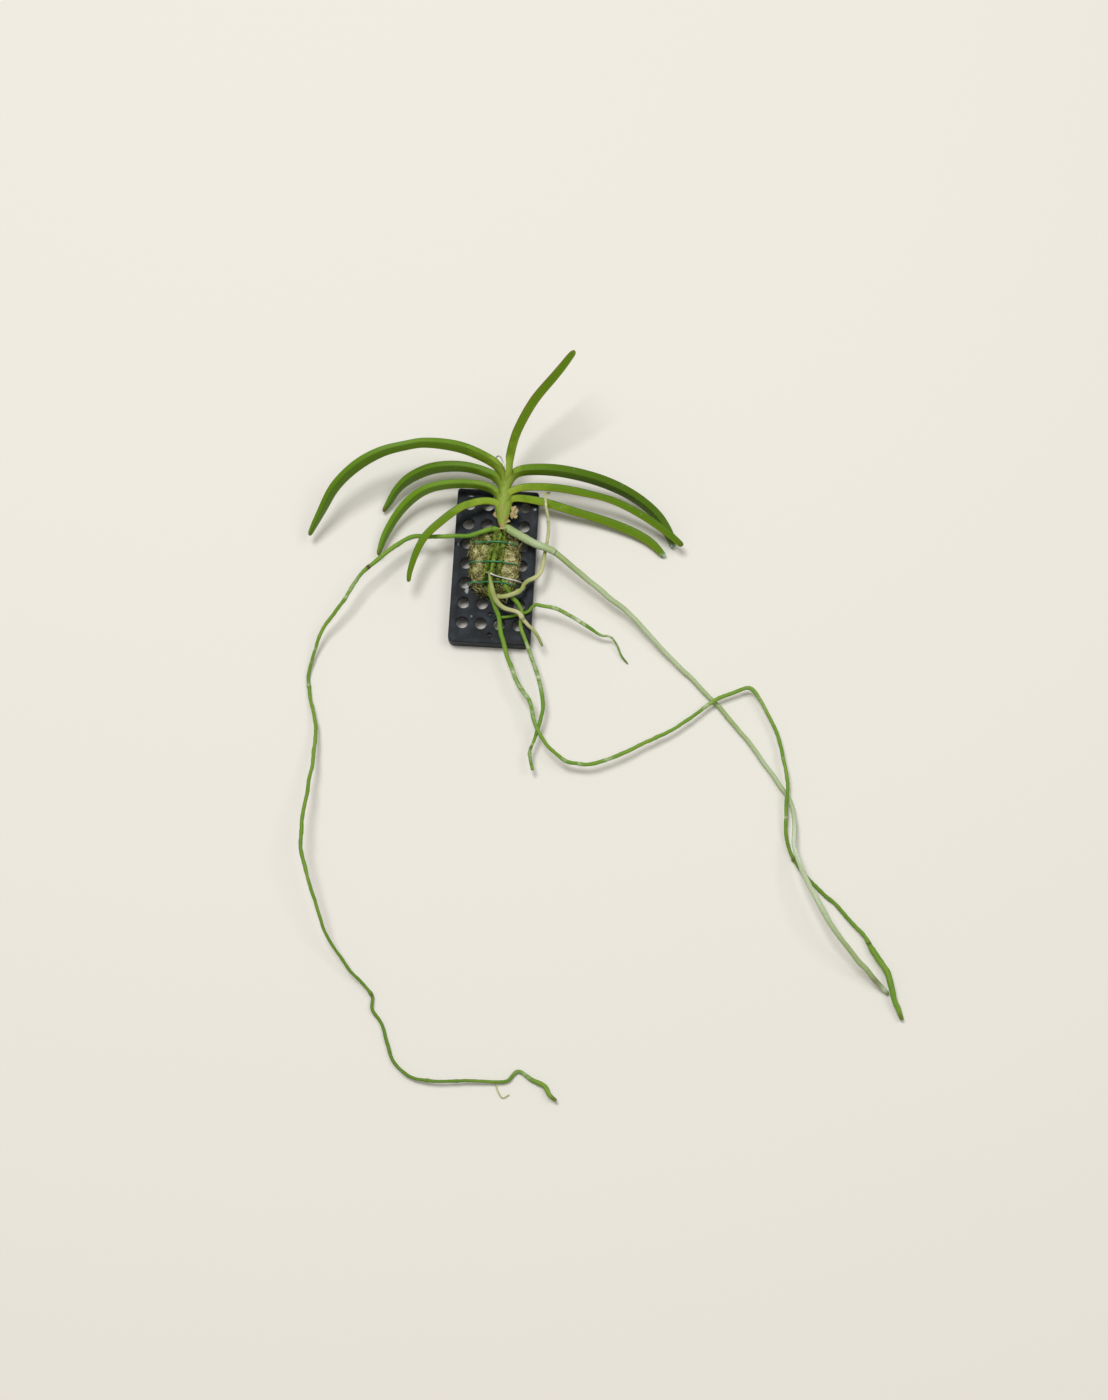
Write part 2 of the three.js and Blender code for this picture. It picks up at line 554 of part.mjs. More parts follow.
const foot = [solid(stem(GAP))];
Object.entries(ROOTS).forEach(([name, { material, steps, radii, points }]) => {
  add(name, surface(clearOf(solid(taperedRod(points, radii, steps)), foot)), material);
  pressed.push(solid(taperedRod(points, radii, steps, ROD_SIDES, GAP)));
});

add('moss_pad', surface(mossPad(pressed)), DRY_MOSS);

export default orchid;
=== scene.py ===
"""Visible surfaces of a young vanda orchid that is tied with moss to a perforated hanging plaque.

Shapes are worked out in millimetres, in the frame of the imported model: +X across the plaque, +Y
along it towards the leaves, +Z up from the surface that the plant lies on.
"""

import bmesh
import bpy
import numpy as np
from bpy.props import FloatProperty, FloatVectorProperty, IntProperty, PointerProperty
from mathutils import Matrix, Vector
from mathutils.geometry import delaunay_2d_cdt


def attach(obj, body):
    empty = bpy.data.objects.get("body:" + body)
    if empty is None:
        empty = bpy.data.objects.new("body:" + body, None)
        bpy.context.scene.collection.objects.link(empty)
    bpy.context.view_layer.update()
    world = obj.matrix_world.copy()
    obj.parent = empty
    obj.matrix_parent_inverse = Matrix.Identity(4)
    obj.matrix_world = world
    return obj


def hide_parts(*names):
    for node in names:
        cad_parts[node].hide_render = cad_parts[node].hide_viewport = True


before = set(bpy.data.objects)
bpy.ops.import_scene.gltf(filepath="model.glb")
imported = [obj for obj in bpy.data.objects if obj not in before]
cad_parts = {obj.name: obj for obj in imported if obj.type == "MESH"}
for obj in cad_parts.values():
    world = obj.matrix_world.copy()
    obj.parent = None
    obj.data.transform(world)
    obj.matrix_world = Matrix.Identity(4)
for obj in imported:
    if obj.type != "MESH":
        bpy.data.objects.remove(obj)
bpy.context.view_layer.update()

bl_info = {
    "name": "Mounted vanda orchid",
    "version": (1, 0, 0),
    "blender": (4, 5, 0),
    "location": "3D View > Sidebar > Orchid",
    "description": "Makes the visible surfaces of a vanda orchid that is tied to a hanging plaque",
    "category": "Object",
}

MM = 0.001

# ---- The plant's and the holder's shapes, in millimetres ------------------------------------------

PLAQUE = {
    "width": 40.6, "lower": -1, "upper": 78, "height": 8, "plate": 3, "rim": 2.1, "bevel": 0.6,
    "lower_corner": 3.2, "upper_corner": 1.6,
}
HOLES = {"columns": 4, "rows": 7, "across": 9.2, "along": 10.15, "first": 9, "radius": 2.9, "sides": 48}
SMALL_HOLES = {"radius": 1.25, "along": (3.2, 13.7), "sides": 28}

# Chalky spots on the plaque: place, half sizes and strength.
LIME_SPOTS = [
    (-12.4, 25.5, 2, 3, 1), (-11.4, 18, 0.8, 6, 0.75), (-9.2, 12.2, 1.6, 1.6, 0.7),
    (-18.2, 49, 1.2, 2, 0.9), (-13.8, 74, 3, 0.6, 0.9), (18.6, 69, 1.4, 1.2, 0.9),
    (12.5, 2.5, 2, 1.2, 0.5), (15.6, 60.5, 1.2, 2.5, 0.55),
]

# loose and ridge are how high the loose strands and the clumps over the old roots reach; side,
# clumps and rootlets are numbers of strands.
MOSS = {
    "bottom": 8.3, "top": 15.2, "centre": (0.2, 39.6), "loose": 16.7, "ridge": 17.9,
    "side": 800, "clumps": 760, "rootlets": 60,
}
MOSS_OUTLINE = [
    (-10.2, 49.9), (-5.6, 53.4), (-0.8, 54.6), (4.7, 54.4), (9.2, 52.4), (11.7, 48.5), (11.5, 43),
    (12, 38), (11.8, 30.9), (10, 25.2), (4.2, 22.6), (-3.2, 23.3), (-8.8, 27.2), (-11, 33.7),
    (-10.9, 39.8), (-11.9, 45.5),
]

# y is where a tie crosses the moss; left, right and hole are where it goes down and through.
TIES = {
    "tie_upper": {"y": 48.1, "hole": 48.2, "left": 47.6, "right": 47.6},
    "tie_middle": {"y": 38, "hole": 38.5, "left": 38.1, "right": 37.8},
    "tie_lower": {"y": 27.6, "hole": 28.2, "left": 27.6, "right": 27.7},
}
TIE_RADIUS = 0.34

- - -

Instructions to follow: Every line from the one containing "steps, ROD_SIDES, GAP)));" through the one containing "if empty is" is to be given again exactly, both ends included, and no line outside that range.

Answer to this problem:
  pressed.push(solid(taperedRod(points, radii, steps, ROD_SIDES, GAP)));
});

add('moss_pad', surface(mossPad(pressed)), DRY_MOSS);

export default orchid;
=== scene.py ===
"""Visible surfaces of a young vanda orchid that is tied with moss to a perforated hanging plaque.

Shapes are worked out in millimetres, in the frame of the imported model: +X across the plaque, +Y
along it towards the leaves, +Z up from the surface that the plant lies on.
"""

import bmesh
import bpy
import numpy as np
from bpy.props import FloatProperty, FloatVectorProperty, IntProperty, PointerProperty
from mathutils import Matrix, Vector
from mathutils.geometry import delaunay_2d_cdt


def attach(obj, body):
    empty = bpy.data.objects.get("body:" + body)
    if empty is None:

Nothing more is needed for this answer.